Some of the pilgrims simply try to ponder it all. Some cry. A few burst into spontaneous hymns.

Only the messages and the mementos left behind survive the moment.

"It's important to preserve what's being left at the site, because, overall, it's a reflection of how America felt about this action," said Barbara Black, curator at the Somerset Historical Center, de facto attic for the Flight 93 memorial.

"It shows us that people really do care about each other," said Pamela West, director of the National Park Service's Museum Resource Center in Landover, Md. "It shows that people care, and they find a comradeship in the wake of tragedy."

Conservators took notice of this turn in public emotion two decades ago, with the opening of the Vietnam Veterans Memorial in Washington, D.C., where visitors left anything from war medals to messages penned on Popsicle sticks.

From the Vietnam memorial to the Oklahoma City bombing scene to the Sept. 11 crash sites, conservators have been trailing the people paying tribute, trying to safeguard what they leave behind.

"What's unusual about the scene in Pennsylvania is that nobody on the ground there knew anybody on the plane," West said. "It probably shows that there's no local news anymore, that anything that happens like this is global."

For now, this spot to which the pilgrims are drawn is little more than a flat spot on a hillside, sweeping down to the off-limits land where the Boeing 757 crashed. The little memorial is a pair of temporary flagpoles and a 35-foot stretch of 10-foot-tall chain link fence, the repository to which all comers can fix their tributes.

Among those tributes is a police officer's badge, left by an anonymous Indiana Borough patrolman and the identification tag from a state trooper in Kittanning. There are rosary beads and a child's drawing, in marker, of the crucifixion. One ball cap bears the legend "Purple Heart, Combat Wounded," another the logo of Hagerstown, Md., Engine Co. 2, another the name of a Maximo, Ohio, greenhouse.

A sailor left his cap, a notation penned on the brim, "Proudly defending the freedom you helped preserve."

There is a compact disc of an Alaskan folk singer's post-Sept. 11 exhortation for the nation to feel its oats. An anonymous vocalist left a living-room-quality home recording of "Wind Beneath My Wings."
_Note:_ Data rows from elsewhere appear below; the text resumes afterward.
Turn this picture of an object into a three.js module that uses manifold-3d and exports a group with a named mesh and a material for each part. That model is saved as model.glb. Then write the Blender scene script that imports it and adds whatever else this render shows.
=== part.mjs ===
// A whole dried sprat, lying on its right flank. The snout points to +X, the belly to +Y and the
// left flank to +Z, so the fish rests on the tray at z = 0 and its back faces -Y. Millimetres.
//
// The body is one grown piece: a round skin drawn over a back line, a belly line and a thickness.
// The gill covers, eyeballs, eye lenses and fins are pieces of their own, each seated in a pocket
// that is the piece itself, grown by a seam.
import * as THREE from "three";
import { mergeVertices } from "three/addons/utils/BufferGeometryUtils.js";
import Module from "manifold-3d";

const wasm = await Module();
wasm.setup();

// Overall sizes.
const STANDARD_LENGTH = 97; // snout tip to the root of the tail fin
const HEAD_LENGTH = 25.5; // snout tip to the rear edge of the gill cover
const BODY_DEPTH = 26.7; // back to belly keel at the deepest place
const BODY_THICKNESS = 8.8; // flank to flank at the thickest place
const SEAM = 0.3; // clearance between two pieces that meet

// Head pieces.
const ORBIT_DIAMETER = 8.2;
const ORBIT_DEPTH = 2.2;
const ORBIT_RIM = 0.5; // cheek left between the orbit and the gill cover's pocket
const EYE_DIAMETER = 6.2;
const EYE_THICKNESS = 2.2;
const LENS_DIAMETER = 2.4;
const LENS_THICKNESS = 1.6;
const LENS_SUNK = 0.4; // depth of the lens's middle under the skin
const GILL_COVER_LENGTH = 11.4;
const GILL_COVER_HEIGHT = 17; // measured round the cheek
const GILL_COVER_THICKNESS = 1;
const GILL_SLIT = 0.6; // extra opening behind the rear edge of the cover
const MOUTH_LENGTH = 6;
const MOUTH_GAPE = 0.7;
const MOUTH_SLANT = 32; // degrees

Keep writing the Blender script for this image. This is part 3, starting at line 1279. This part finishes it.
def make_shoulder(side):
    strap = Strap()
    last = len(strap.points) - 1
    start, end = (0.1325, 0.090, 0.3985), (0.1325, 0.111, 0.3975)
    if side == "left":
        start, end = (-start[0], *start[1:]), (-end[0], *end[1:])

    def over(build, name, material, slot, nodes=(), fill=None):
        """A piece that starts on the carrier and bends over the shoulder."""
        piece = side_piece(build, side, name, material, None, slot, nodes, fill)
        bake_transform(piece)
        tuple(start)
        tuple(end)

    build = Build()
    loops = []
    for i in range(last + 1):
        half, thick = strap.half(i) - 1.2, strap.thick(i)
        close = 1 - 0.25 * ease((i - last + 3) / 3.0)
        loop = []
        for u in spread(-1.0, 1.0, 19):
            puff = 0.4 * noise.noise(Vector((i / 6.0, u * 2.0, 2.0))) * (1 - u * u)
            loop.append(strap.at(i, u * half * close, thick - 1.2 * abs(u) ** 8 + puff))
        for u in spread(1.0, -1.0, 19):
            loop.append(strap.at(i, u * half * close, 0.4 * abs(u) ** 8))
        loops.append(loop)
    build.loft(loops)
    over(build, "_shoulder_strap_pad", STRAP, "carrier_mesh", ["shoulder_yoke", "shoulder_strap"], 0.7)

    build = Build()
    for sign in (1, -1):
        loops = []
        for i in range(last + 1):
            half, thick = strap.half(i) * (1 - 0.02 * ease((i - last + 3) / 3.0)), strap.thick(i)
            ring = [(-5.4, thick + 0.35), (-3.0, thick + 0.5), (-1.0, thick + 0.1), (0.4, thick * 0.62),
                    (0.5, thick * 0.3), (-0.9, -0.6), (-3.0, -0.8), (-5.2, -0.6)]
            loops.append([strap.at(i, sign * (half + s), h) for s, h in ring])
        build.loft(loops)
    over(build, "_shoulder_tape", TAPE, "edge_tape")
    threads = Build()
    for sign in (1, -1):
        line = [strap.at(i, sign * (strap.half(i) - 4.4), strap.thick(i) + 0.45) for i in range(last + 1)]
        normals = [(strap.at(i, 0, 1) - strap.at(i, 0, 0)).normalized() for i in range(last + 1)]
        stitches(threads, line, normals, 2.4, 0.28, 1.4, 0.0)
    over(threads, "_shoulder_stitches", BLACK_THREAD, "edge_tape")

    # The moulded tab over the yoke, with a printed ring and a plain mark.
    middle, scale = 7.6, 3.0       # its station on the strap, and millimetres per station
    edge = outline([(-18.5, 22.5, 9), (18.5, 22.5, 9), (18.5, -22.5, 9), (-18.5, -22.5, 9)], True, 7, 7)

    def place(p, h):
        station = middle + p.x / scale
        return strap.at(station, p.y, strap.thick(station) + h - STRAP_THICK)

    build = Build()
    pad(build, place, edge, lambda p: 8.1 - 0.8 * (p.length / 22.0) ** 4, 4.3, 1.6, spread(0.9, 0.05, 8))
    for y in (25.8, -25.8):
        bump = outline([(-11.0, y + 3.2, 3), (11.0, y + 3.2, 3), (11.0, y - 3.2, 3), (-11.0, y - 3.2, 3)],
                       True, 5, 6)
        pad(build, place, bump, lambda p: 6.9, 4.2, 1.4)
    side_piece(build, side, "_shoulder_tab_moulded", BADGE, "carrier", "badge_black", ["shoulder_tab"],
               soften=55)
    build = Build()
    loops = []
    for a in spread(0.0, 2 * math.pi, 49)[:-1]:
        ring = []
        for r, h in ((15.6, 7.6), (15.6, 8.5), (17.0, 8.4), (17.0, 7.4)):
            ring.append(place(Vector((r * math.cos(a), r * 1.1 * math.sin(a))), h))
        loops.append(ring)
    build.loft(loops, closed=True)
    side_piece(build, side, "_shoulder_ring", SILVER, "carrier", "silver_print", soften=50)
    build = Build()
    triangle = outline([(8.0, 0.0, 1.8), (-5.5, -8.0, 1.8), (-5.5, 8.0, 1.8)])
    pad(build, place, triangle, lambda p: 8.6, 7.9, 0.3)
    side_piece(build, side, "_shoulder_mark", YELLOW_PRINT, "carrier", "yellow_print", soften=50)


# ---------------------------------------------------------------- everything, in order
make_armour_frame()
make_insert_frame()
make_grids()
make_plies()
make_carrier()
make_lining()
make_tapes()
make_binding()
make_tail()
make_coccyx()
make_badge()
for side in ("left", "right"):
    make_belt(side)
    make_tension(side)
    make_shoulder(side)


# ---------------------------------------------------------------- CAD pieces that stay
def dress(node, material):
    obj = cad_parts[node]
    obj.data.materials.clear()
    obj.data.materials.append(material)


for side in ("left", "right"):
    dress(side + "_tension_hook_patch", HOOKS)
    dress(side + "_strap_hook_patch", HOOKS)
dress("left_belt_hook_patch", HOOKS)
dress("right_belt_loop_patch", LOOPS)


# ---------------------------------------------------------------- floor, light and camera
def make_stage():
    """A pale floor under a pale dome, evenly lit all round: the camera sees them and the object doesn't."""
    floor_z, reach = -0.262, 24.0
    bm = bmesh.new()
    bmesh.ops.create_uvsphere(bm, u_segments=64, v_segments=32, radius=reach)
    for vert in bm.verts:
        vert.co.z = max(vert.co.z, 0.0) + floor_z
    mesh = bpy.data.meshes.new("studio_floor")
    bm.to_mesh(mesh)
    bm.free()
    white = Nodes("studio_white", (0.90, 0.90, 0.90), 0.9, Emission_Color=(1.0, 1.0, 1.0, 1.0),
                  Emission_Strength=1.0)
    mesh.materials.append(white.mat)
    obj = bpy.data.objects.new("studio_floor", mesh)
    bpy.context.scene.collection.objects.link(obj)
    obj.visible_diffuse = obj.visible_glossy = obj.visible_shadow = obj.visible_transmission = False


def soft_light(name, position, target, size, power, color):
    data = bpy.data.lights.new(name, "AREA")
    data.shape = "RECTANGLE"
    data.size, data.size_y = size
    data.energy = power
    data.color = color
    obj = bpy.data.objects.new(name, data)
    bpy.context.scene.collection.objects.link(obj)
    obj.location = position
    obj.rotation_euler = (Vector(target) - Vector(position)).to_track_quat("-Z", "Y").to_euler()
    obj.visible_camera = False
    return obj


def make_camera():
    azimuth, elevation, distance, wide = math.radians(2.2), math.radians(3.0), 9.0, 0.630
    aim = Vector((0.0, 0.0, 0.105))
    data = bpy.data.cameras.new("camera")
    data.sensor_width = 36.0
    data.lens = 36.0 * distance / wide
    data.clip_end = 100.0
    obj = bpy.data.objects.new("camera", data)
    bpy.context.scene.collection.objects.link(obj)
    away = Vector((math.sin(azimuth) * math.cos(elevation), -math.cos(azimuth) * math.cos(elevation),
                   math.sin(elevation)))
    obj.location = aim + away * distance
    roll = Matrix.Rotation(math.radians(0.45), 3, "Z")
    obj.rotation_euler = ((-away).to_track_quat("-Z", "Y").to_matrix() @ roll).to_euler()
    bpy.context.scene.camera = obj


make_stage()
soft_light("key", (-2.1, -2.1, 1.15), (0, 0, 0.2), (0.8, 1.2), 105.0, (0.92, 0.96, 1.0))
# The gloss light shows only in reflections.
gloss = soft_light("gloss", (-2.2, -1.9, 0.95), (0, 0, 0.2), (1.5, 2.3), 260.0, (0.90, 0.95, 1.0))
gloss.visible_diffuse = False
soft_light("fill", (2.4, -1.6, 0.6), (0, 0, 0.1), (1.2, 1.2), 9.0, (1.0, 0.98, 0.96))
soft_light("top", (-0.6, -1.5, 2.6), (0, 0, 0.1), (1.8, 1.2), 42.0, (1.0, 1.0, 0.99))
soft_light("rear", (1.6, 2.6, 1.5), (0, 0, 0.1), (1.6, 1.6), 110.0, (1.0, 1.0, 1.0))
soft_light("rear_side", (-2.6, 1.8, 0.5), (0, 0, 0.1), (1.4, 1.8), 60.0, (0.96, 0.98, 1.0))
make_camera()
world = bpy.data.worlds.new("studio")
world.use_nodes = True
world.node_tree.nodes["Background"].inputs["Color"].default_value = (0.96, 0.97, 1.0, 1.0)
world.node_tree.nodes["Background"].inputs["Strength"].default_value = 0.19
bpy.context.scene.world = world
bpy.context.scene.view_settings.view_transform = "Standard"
One postal worker dropped off his powder-blue uniform shirt, an American flag sewn to the right sleeve.

"I had this flag sewn on my pocket on 9/11," he wrote in an unsigned note slipped into the pocket. "I was told not to wear it because it was not part of the uniform and it was unprofessional. I wore it anyway."
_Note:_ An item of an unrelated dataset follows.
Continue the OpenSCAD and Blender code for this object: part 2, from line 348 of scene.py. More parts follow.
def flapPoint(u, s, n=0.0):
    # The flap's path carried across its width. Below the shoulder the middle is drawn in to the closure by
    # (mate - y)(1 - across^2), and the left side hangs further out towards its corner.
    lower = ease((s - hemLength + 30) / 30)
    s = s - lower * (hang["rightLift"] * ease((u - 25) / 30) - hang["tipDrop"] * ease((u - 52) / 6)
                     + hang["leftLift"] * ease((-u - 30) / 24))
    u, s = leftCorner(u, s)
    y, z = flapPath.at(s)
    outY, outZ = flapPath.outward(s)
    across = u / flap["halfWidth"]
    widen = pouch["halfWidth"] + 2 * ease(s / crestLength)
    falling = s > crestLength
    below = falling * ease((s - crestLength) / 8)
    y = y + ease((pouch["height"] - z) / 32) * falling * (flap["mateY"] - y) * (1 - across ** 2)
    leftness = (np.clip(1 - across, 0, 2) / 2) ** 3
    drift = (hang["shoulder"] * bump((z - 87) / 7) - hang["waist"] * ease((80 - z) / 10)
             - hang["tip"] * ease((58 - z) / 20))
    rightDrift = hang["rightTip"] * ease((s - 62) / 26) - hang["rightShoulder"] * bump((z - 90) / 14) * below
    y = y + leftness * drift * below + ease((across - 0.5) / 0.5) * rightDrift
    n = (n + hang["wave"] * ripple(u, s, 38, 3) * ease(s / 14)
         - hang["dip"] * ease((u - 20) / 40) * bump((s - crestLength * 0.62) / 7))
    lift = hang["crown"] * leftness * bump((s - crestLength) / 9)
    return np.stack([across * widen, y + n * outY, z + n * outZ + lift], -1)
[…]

And there is a flag, one of scores and scores of flags.

This one, wrapped snugly in plastic, is from retiree Cora Bonus, the flag that covered older brother Fred Madison's casket. Madison was a newly minted American GI, 18 years old, when he was killed in Germany, his Army Jeep hit by a truck a year after World War II ended.
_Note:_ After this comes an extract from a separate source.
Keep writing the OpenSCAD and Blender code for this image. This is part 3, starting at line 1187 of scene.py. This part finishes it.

For the better part of six decades, Bonus' family safeguarded the flag.

Last Flag Day, Bonus, newly moved to Somerset County from Lackawanna, N.Y., added it to the tributes to Flight 93.

"My brother gave his life for his country. The people on that plane gave their lives for their country," she said. "This is a good place for it."

For now, that place is Somerset Historical Center, 11 miles from the memorial.

Elizabeth Haupt, who died in 1991, was the benefactor who bequeathed the land that's now the historical center. It's in her one-story house, up behind a pair of swinging iron gates, that the Flight 93 collection has spilled from her former two-car garage, to overrun her living room.

There are hand-held flags and bows filling cartons big enough to pack hefty, tabletop televisions. There are everything from religious medallions to handwritten sheets of original poetry, tucked into plastic packets, filed away in acid-free boxes.

In another three to five years, when a mix of private and public funds is expected to transform the Flight 93 site to a permanent memorial, Black plans to turn all this over to the National Park Service.

In the meantime, Sullivan, a neighbor to the crash site and one of the army of volunteers who field visitors' questions there, goes out to check the memorial for mementos ready for the Historical Center's protective shelter. Black and her grandson walk the nearby fields, hunting anything relentless mountaintop winds carried off.

Then, back at the Historical Center, Black, with help from a staffer, three volunteers and a $28,000 federal grant to buy supplies, goes about the job of logging, cleaning, photographing and then storing all but the remains of live flowers and the flags and ribbons that bear no messages.

A year ago, she vowed that her collection would stop short of the pair of portable toilets and the 60 feet of galvanized steel guardrails in the makeshift memorial's gravel parking lot.

Now those guardrails are covered with messages, from Bible verses written in marker to a bumper sticker declaring, "Terrorists are cowards."

"But," Black said, "I still won't take the porta-potties."

In September 2001, in a piece of the world staggered that a world-scale atrocity could crash into its quiet front yard, almost nobody saw all this attention coming.

But even as state troopers ringed a stretch of vacant land the size of a small city and kept it off-limits to all but recovery workers, motorists began trickling by, stopping, popping out of their cars and leaving flowers at the perimeter. Flags went up. So did a cross.

Then, somebody, a United flight attendant from Somerset County, officials later found out, left her airline uniform there on the ground as tribute to her stolen co-workers.

"People would go up to it and just look at it. People were lighting candles around it like a shrine," Black said. "Big, strong, grown men started to cry when they saw it."

The parade of people and mementos almost never stopped.

Summertime brings an estimated 4,000 or more people a week; in winter, as many as 100 a weekend will travel the two-lane roads to the memorial.

Last week, a merciless wind snapped flags to unflinching attention, turning 22 degrees into ear-numbing cold, and still didn't stop the occasional driver from motoring up for a look.

"People seem compelled to come, to have that chance to feel a physical connection to this," Black said. "Many have said they feel peace there, and that they feel something was accomplished there -- a fight back against terrorism."